While eyes have been justifiably fixed on the spiralling disaster that is Irish asylum policy, a ruling Monday at the Supreme Court bodes badly for any future hope of reforming the already busted system.
Dealing with the (non) plight of a Brazilian and Georgian asylum seeker it was judged that the International Protection and Appeals Tribunal (IPAT) which manages the appeals process for failed applicants acted beyond its remit in pushing for the deportation of the individuals.
The saga began when the two individuals named Mr A and MS B failed to appeal their refusal for international protection and were recommended for deportation by the IPAT which the court ruled was outside their original remit.
With the IPAT’s original decision upheld by the High Court before heading to a five judge panel at the Supreme Court, the ruling enables failed asylum seekers to extend their appeal time by challenging the ability of the IPAT to cut down on the hiatus period by which applicants can extend their deportation process.
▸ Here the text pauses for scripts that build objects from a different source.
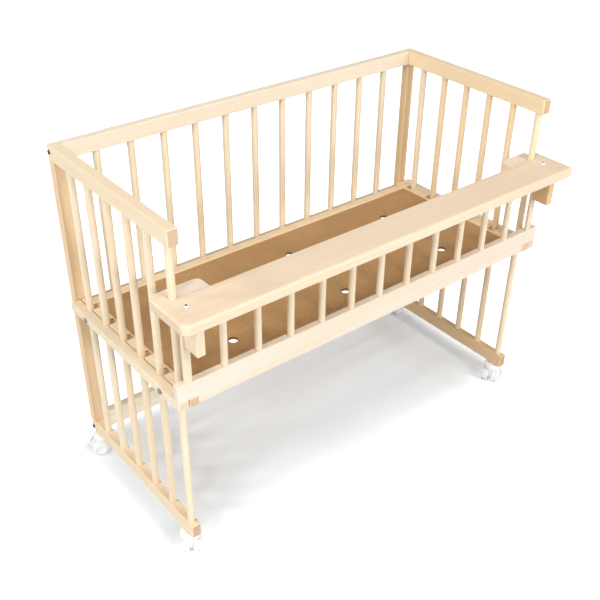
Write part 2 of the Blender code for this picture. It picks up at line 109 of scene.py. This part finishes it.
for lamp_name, place, width, watts in studio_lamps:
    lamp = bpy.data.objects.new(lamp_name, bpy.data.lights.new(lamp_name, "AREA"))
    lamp.data.shape = "DISK"
    lamp.data.size = width
    lamp.data.energy = watts
    lamp.location = place
    lamp.rotation_euler = (lamp_aim - Vector(place)).to_track_quat("-Z", "Y").to_euler()
    bpy.context.scene.collection.objects.link(lamp)

room = bpy.data.worlds.new("room")
room.use_nodes = True
room_tree = room.node_tree
room_rays = room_tree.nodes.new("ShaderNodeLightPath")
seen_or_mirrored = room_tree.nodes.new("ShaderNodeMath")
seen_or_mirrored.operation = "MAXIMUM"
room_tree.links.new(room_rays.outputs["Is Camera Ray"], seen_or_mirrored.inputs[0])
room_tree.links.new(room_rays.outputs["Is Glossy Ray"], seen_or_mirrored.inputs[1])
seen_at_all = room_tree.nodes.new("ShaderNodeMath")
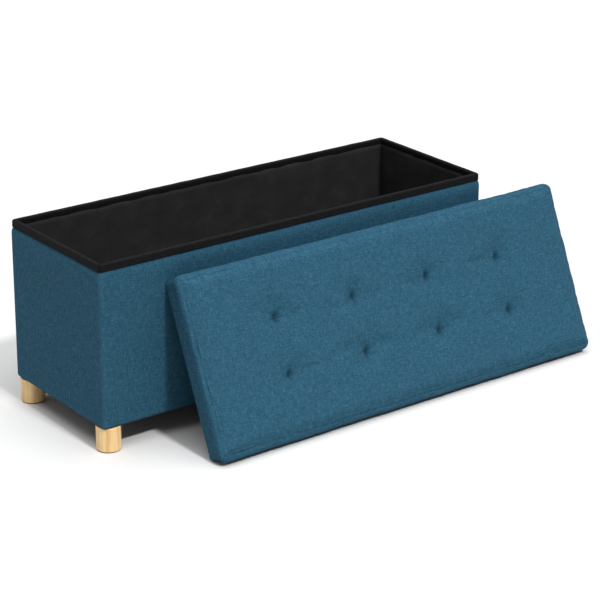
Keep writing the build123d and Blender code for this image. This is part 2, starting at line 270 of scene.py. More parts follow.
def nonwoven_look():
    """Black non-woven lining, embossed all over with small staggered dots."""
    look = Look("nonwoven", woven=True)
    pressed = look.remap(look.cells((420, 420, 1)), 0.10, 0.42, 0.0, 1.0)
    fibres = look.noise((900, 260, 1), 4, 0.7)
    colour = look.ramp(
        look.blend((fibres, 0.5), (look.noise(22, 4), 0.5)),
        (0.30, 0.0088, 0.0088, 0.0093),
        (0.52, 0.0158, 0.0158, 0.0166),
        (0.70, 0.0280, 0.0280, 0.0292),
    )
    colour = look.marked(colour, 0.6, (0.003, 0.003, 0.0035), 0.25, (0.040, 0.040, 0.043))
    normal = look.bump(fibres, 0.25 * MM, 0.5)
    return look.finish(
        Base_Color=colour,
        Roughness=look.remap(pressed, 0, 1, 0.62, 0.86),
        Specular_IOR_Level=0.22,
        Sheen_Weight=0.02,
        Normal=look.bump(pressed, 0.30 * MM, 0.5, normal),
    )


def binding_look():
    """Matte black woven tape with a fine rib across it."""
    look = Look("binding", woven=True)
    height = plain_weave(look, 0.7 * MM)
    ribs = look.math("ABSOLUTE", look.waves(MM)[0])
    streaks = look.noise((60, 900, 1), 3)
    colour = look.ramp(
        streaks,
        (0.32, 0.0034, 0.0035, 0.0040),
        (0.52, 0.0054, 0.0056, 0.0064),
        (0.70, 0.0092, 0.0095, 0.0108),
    )
    # the wear tint lightens the very top of the rim: rubbing wear and a painted highlight
    colour = look.tinted(colour, look.attribute("wear"), 0.4, (0.020, 0.020, 0.021))
    return look.finish(
        # the seam tint darkens the mitres and the stitch line, and paints a shadow along the binding's lower
        # edge
        Base_Color=look.tinted(colour, look.attribute("seam"), 0.7, (0.003, 0.003, 0.0035)),
        Roughness=look.remap(streaks, 0.3, 0.7, 0.86, 0.72),
        Specular_IOR_Level=0.09,
        Sheen_Weight=0.01,
        Normal=look.bump(look.math("ADD", height, ribs), 0.22 * MM, 0.6),
    )


def board_look():
    """Medium-density fibreboard: fine fibres pressed flat, with a few darker flecks."""
    look = Look("board")
    fibres = look.noise((420, 420, 1500), 5, 0.7)
    flecks = look.remap(look.noise(900), 0.66, 0.74, 0, 1)
    colour = look.ramp(
        look.blend((fibres, 0.65), (look.noise(14, 3), 0.35)),
        (0.32, 0.270, 0.165, 0.085),
        (0.52, 0.380, 0.250, 0.140),
        (0.72, 0.480, 0.335, 0.200),
    )
    return look.finish(
        Base_Color=look.mix(flecks, colour, (0.120, 0.070, 0.035, 1)),
        Roughness=look.remap(fibres, 0.3, 0.7, 0.92, 0.74),
        Specular_IOR_Level=0.3,
        Normal=look.bump(fibres, 0.2 * MM, 0.5),
    )


def leg_wood_look():
    """Pale lacquered hardwood with an upright grain, small pores and a few warmer bands."""
    look = Look("leg_wood")
    bands = look.noise((95, 95, 5), 3, 0.55, bend=0.35)
    grain = look.noise((520, 520, 22), 4, 0.6)
    pores = look.remap(look.noise((1500, 1500, 75)), 0.66, 0.76, 0, 1)
    colour = look.ramp(
        look.blend((bands, 0.7), (grain, 0.3)),
        (0.33, 0.620, 0.355, 0.132),
        (0.46, 0.775, 0.495, 0.207),
        (0.56, 0.870, 0.610, 0.285),
        (0.70, 0.930, 0.715, 0.390),
    )
    return look.finish(
        Base_Color=look.tinted(colour, pores, 0.4, (0.330, 0.165, 0.060)),
        Roughness=look.remap(grain, 0.3, 0.7, 0.50, 0.36),
        Specular_IOR_Level=0.45,
        Coat_Weight=0.25,
        Coat_Roughness=0.28,
        Normal=look.bump(pores, 0.10 * MM, -0.5, look.bump(grain, 0.12 * MM, 0.35)),
    )


def black_steel_look():
    """Powder-coated steel: an orange-peel film with a few rubbed spots."""
    look = Look("black_steel")
    peel = look.noise(1600)
    rubbed = look.remap(look.noise(120, 5, 0.7), 0.62, 0.74, 0, 1)
    colour = look.ramp(peel, (0.3, 0.013, 0.013, 0.014), (0.7, 0.026, 0.026, 0.028))
    return look.finish(
        Base_Color=look.tinted(colour, rubbed, 0.5, (0.075, 0.075, 0.078)),
        Metallic=0.2,
        Roughness=look.remap(rubbed, 0, 1, 0.46, 0.32),
        Normal=look.bump(peel, 0.12 * MM, 0.5),
    )


def zinc_steel_look():
    """Zinc-plated steel with drawing marks and a slightly cloudy film."""
    look = Look("zinc_steel")
    drawn = look.noise((2500, 2500, 160), 3)
    cloud = look.noise(260, 4, 0.65)
    colour = look.ramp(cloud, (0.3, 0.44, 0.44, 0.43), (0.55, 0.60, 0.60, 0.62), (0.75, 0.70, 0.69, 0.66))
    return look.finish(
        Base_Color=colour,
        Metallic=1.0,
        Roughness=look.remap(cloud, 0.3, 0.7, 0.46, 0.28),
        Normal=look.bump(drawn, 0.08 * MM, 0.4),
    )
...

Those monitoring the asylum logjam know this is an age-old tactic whereby bogus applicants can run down the clock and the state’s patience through repeated appeals.
The origin of this precedent lies in technicalities which exist in the 2015 International Protection Act and the manner in which an ‘applicant in defined’
The implication of the Supreme Court’s judgement is yet another and potentially significant roadblock in kicking the already dysfunctional deportation process into gear. As a consequence henceforth the IPAT which deals with the mass of junk asylum claims will have their hands tied in refusing an extension of appeal time owing to the precedent set.
Already a ragtag process, in April of last year The Burkean under Freedom of Information showed how only 20% of deportation orders are actually a figure increasingly dwindling despite the asylum surge the state is witnessing post pandemic.
With increasing grandstanding by a government seemingly willing to take a stand on runaway asylum fraud (at least if one believes the press releases) this new precedent grants bogus asylum seekers already refused protection an extra crutch to lean on.
The nationality of the two asylum seekers leading the charge on this matter points to the regularised fraud occurring throughout the system safeguarded by legal jargon, NGO culture as well as supine Department of Justice.
Beginning in 2017 the Georgian asylum spike condemned even by the Georgian ambassador himself has been driven by a cynical desire by arrives to attain access to the Schengen zone through Ireland. With regards to the Brazilian we may only speculate but could relate to the allegorical trend of Brazilians latching onto the asylum system when their visa runs out.
The open door on Irish asylum nudged ever wider ajar with a rough few months ahead of us all as the dinner bell is rung across the world on Ireland’s flummoxed asylum system and the death by a million legal cuts it has endured.